The fact that you have to be poor to have your children
paid for under socialism is entirely a different matter
and in my opinion has less of an impact than what happens
to those children afterwards.
Also the relationship between "class" and wealth is more imagined
than real: At least in Britain, the government statistics dividing
people into categories of affluence
took no account whatever of how people acquired their identity,
with or without pressure from peer groups.
Note that conditioning by peer groups has more impact than
who your parents were in a state school system, where people
come from different backgrounds.
Simon.
|
385.33 | :-) :-) :-) :-} | VISA::MONAHAN | | Sun Aug 02 1987 01:14 | 22 |
| I don't see too much problem with encouraging the "upper classes"
to breed more.
Consider a mathematical model. If each couple produces about
two offspring, then you have a stable population. Split the population
into two groups that do not interbreed too much, and it is still
stable.
Now consider that one of the groups is distinguished by having
inherited wealth (group A).

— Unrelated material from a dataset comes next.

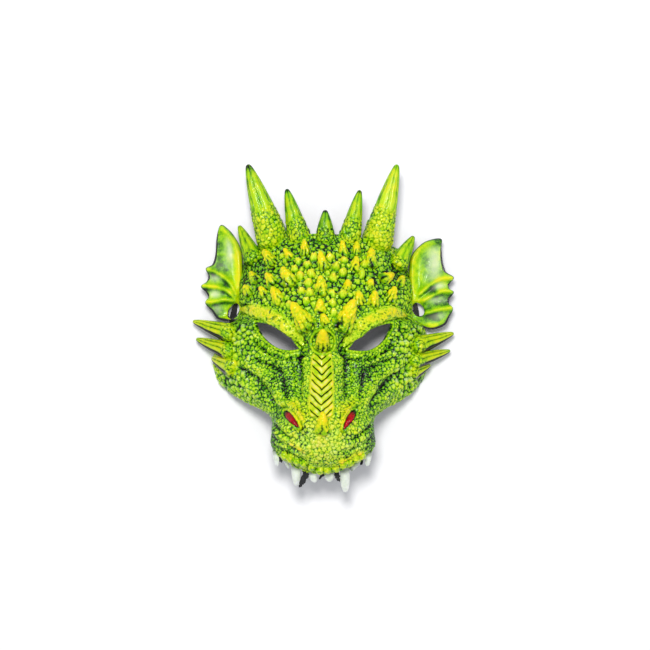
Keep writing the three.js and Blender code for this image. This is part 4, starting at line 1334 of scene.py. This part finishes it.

If the other group (B) increases in
size, then group A becomes collectively and individually richer,
since their ownership of resources allows them to buy more labour.
On the other hand, if it is group A that is increasing in size,
then in the next generation the inherited wealth is spread more
thinly.
If you were to pass a law that said that families with inherited
wealth *must* have children in proportion to that wealth, you would
eliminate the upper class within a generation.
And the 6 families referred to earlier would be too busy in
the bedroom to influence U.S. presidents.